SHORT TASK:
Print again only this span: the line with "obj.parent = None", the line with "return made", and all lines between them, exactly as given.

-- PROVIDED MATERIAL start --

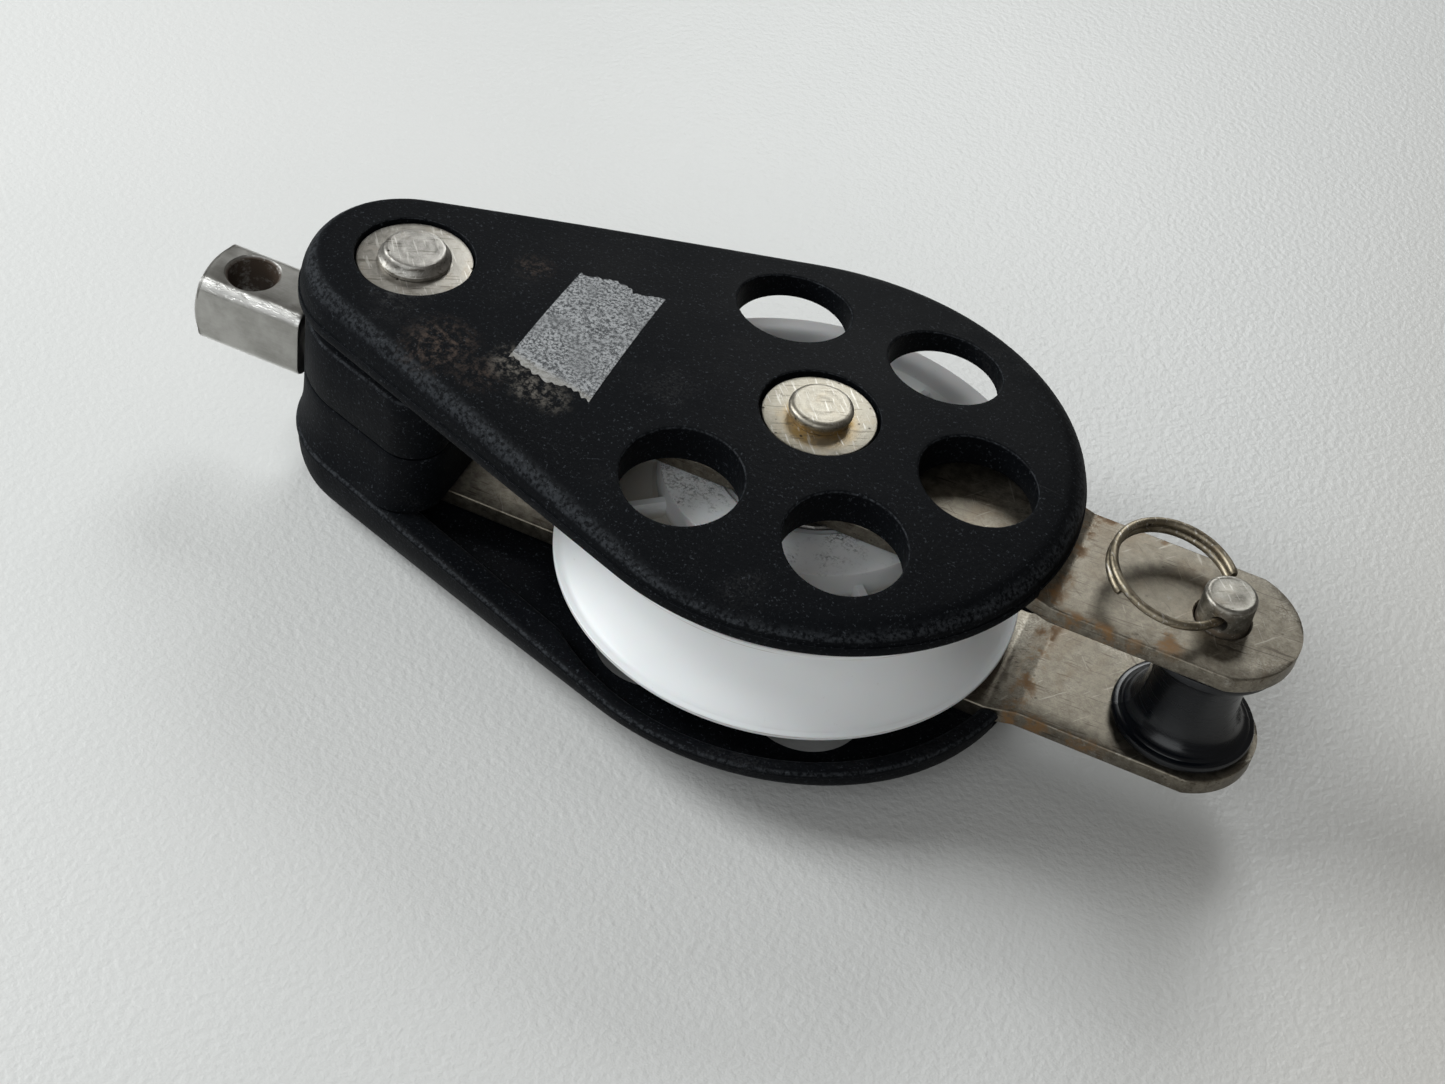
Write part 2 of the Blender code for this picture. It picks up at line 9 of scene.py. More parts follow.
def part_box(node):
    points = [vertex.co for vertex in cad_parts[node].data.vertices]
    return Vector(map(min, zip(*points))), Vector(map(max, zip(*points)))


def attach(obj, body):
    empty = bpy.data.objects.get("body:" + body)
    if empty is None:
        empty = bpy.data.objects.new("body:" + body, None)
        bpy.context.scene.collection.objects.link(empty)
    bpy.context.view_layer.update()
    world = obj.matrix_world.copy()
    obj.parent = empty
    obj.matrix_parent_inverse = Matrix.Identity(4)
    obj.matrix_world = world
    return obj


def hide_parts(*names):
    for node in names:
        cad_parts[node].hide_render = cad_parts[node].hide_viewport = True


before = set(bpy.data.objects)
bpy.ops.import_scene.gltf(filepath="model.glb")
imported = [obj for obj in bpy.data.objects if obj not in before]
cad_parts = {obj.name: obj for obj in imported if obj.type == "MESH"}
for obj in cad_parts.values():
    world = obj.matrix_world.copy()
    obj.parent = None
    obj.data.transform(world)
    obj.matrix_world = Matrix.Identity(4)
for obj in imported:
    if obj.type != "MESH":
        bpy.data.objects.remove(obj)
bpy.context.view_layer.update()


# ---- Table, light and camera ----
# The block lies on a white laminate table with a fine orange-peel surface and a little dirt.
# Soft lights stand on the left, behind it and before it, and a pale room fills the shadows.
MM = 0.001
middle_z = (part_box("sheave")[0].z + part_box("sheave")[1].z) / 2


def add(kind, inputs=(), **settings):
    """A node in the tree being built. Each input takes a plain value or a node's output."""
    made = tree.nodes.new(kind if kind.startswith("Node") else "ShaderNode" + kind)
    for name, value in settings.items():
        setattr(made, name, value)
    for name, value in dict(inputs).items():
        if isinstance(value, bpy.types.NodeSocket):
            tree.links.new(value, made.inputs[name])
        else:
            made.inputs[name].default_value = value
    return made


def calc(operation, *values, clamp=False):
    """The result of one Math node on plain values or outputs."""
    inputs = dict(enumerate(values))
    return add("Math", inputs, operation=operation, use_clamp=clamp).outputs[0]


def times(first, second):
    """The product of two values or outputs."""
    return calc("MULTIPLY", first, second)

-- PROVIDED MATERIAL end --

TASK RESPONSE:
    obj.parent = None
    obj.data.transform(world)
    obj.matrix_world = Matrix.Identity(4)
for obj in imported:
    if obj.type != "MESH":
        bpy.data.objects.remove(obj)
bpy.context.view_layer.update()


# ---- Table, light and camera ----
# The block lies on a white laminate table with a fine orange-peel surface and a little dirt.
# Soft lights stand on the left, behind it and before it, and a pale room fills the shadows.
MM = 0.001
middle_z = (part_box("sheave")[0].z + part_box("sheave")[1].z) / 2


def add(kind, inputs=(), **settings):
    """A node in the tree being built. Each input takes a plain value or a node's output."""
    made = tree.nodes.new(kind if kind.startswith("Node") else "ShaderNode" + kind)
    for name, value in settings.items():
        setattr(made, name, value)
    for name, value in dict(inputs).items():
        if isinstance(value, bpy.types.NodeSocket):
            tree.links.new(value, made.inputs[name])
        else:
            made.inputs[name].default_value = value
    return made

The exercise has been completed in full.